This past weekend the Rocket League Championship Series’s (RLCS) European Championship was broadcast over Twitch, a video streaming platform for community gamers with a growing user base of over 45,000. On Sunday alone, 78,723 people watched not only the game itself, virtual soccer played with cars, but also Rocket League commentators, advertisements and post-game shows that are similar to the staple of traditional TV sports coverage.
Many news outlets like ESPN and NBC are starting to invest in esports coverage and their own esports competitions. In 2017, the esports industry will grow to $696 million, according to Newzoo’s most recent Global Esports Market Report. The report also said Brands will spend $155 million on advertising, $266 million on sponsorship and a further $95 million on media rights.
This massively growing industry is dependent on the growing popularity of streaming services as well. Thirty-six percent of US internet users stream online video every day, according to Statista. Twitch is one of the main video streaming services for competitive esports and will host Overwatch, Hearthstone, World of Warcraft, Heroes of the Storm and Starcraft II tournaments through 2018.

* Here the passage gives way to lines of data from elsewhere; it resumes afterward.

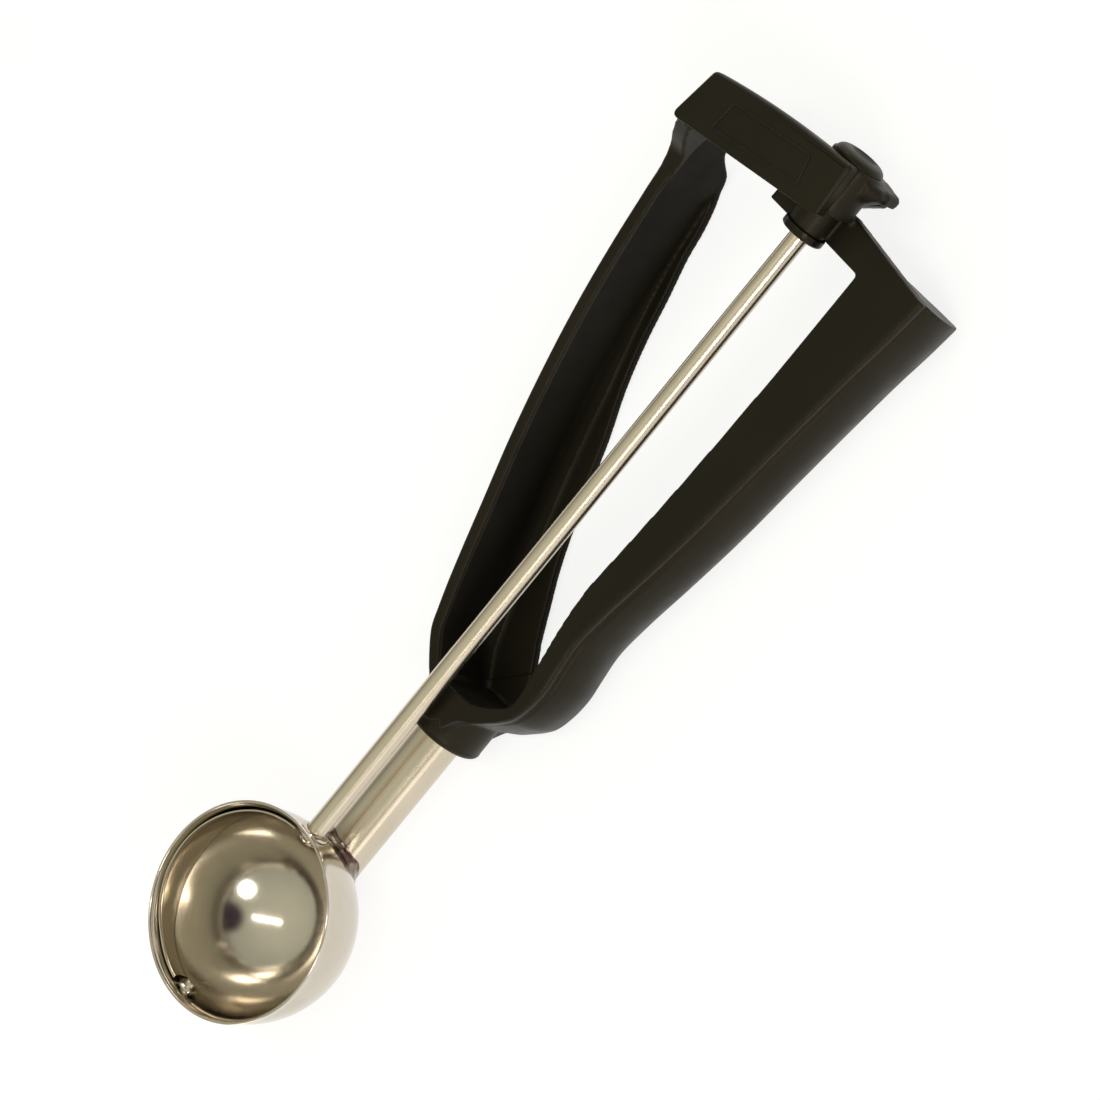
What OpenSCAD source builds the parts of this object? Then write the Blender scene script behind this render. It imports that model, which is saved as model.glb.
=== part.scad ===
// Lever ice cream scoop with a rack-and-pinion scraper.
// Millimetres. X points from the squeeze lever to the fixed arm, Y from the bowl to the fork,
// Z up out of the open bowl. The scoop lies on its bowl and on the back of its handle at z = 0.

/* [Bowl] */
// Outer radius of the bowl
bowl_r = 22.9; // [21:0.1:26]
// Sheet thickness of the bowl
bowl_wall = 0.9; // [0.6:0.1:1.4]
// Height of the flared band above the rod's axis
bowl_band = 4; // [3:0.5:7]
// Outward flare of the band at the rim
bowl_flare = 0.5; // [0:0.1:1]

/* [Scraper] */
// Clearance between the blade and the bowl
blade_gap = 0.3; // [0.2:0.05:0.5]
// Thickness of the blade
blade_t = 0.8; // [0.5:0.1:1.2]
// Half angle that the blade spans at the bottom of the bowl
blade_half = 10; // [8:0.5:14]
// Half width of the blade beside its hubs
blade_neck = 2.4; // [2:0.1:3.2]
// Angle of the parked blade below the rod's level
blade_park = 1; // [1:0.5:8]
// Length of the two blade hubs
hub_len = 1.4; // [1:0.2:3]
// Radius of the front pivot pin
pivot_r = 1.5; // [1:0.1:2]
// Radius of the pivot's outer head
pivot_head_r = 2.3; // [2:0.1:3.5]
// Height of the pivot's outer head
pivot_head_h = 1; // [0.8:0.1:2]

/* [Rod] */
// Radius of the drive rod
rod_r = 2.15; // [1.8:0.05:2.5]
// Radial running clearance of the rod and pivot in their bores
run_gap = 0.05; // [0.02:0.01:0.08]
// Free length between the collar's lower rim and the bowl's centre
collar_y = 54; // [45:0.1:65]

/* [Shank] */
// Outer radius of the shank tube
tube_r = 5.5; // [4.5:0.1:6.2]
// Wall of the shank tube
tube_wall = 0.9; // [0.6:0.1:1.5]
// Height of the collar's back above the resting plane
collar_lift = 0.2; // [0.1:0.1:1]
// Width of the brazed fillet round the tube's foot
braze_w = 0.8; // [0.6:0.1:1.8]
// Radius of the cross pin that locks the tube
lock_pin_r = 1.2; // [0.8:0.1:1.6]

/* [Handle] */
// Distance of the handle's front face behind the rod's axis
rod_stand = 3.5; // [3.2:0.1:4]
// Wall between the tube and the outside of the collar
collar_wall = 3.5; // [2.5:0.1:3.8]
// Length of the collar below the pivot
collar_len = 7; // [6.5:0.1:12]
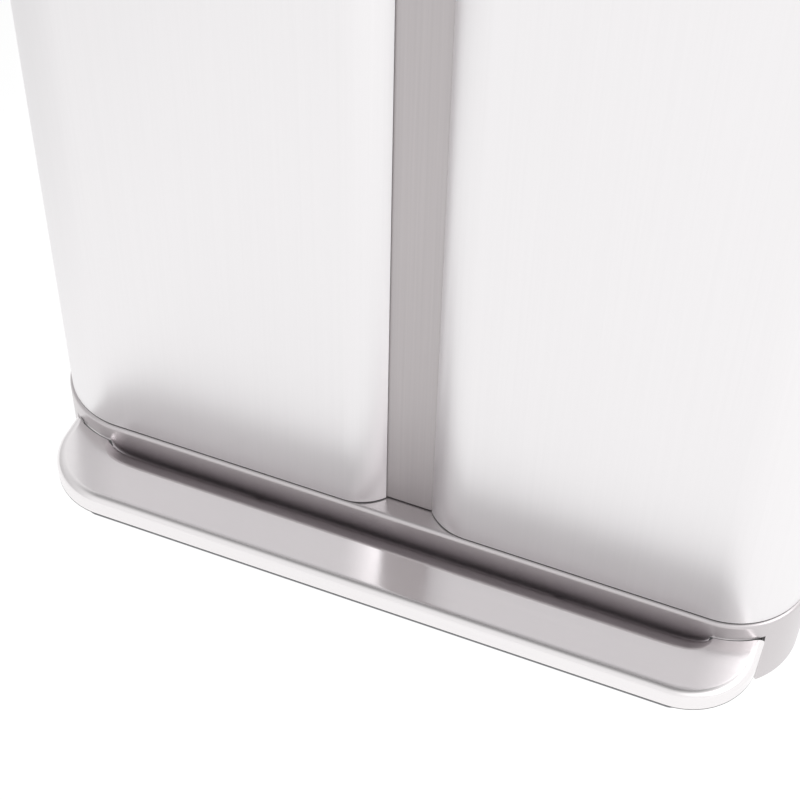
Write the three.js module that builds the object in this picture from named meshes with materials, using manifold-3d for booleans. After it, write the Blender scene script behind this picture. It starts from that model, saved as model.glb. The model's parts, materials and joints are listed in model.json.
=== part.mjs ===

As of 2015, Rocket League has been viewed over 30 million times on Twitch, with 112,270 followers in October 2017, according to the official Twitch channel metrics. Twitch has 321 live channels of Rocket League, broadcast in five languages such as Spanish, French, and Dutch.
Chad Millman, editor in chief of ESPN The Magazine and ESPN.com, said in an interview with Fortune that the esports audience is hard to ignore.
“We saw how responsive the fan base was, how tremendous the storytelling opportunities were and, for those of us not already immersed in the industry, how similar it was from a competitive standpoint to what we already cover,” Millman said.
Jason “General” Wilhelm, the managing director of SoaR Gaming, said in an interview with Forbes that the esports industry is better off if big media players like ESPN follow the esports trend.
“Esports is very different from other entertainment industries, and I think it needs to be approached with a different mindset,” Wilhelm said. “The biggest thing that I see changing in the future is the number of big companies and people getting involved in the scene. This will only increase the value of the industry as a whole.”
While the longevity of individual games may not sustain, esports in general is carving out an increasingly popular niche based on traditional sports models. More large media outlets will follow Twitch and other streaming services in creating, broadcasting and monetizing online competitive gaming. The esports audience has given birth to a large industry that will continue to have greater influence, competing with traditional sports news outlets.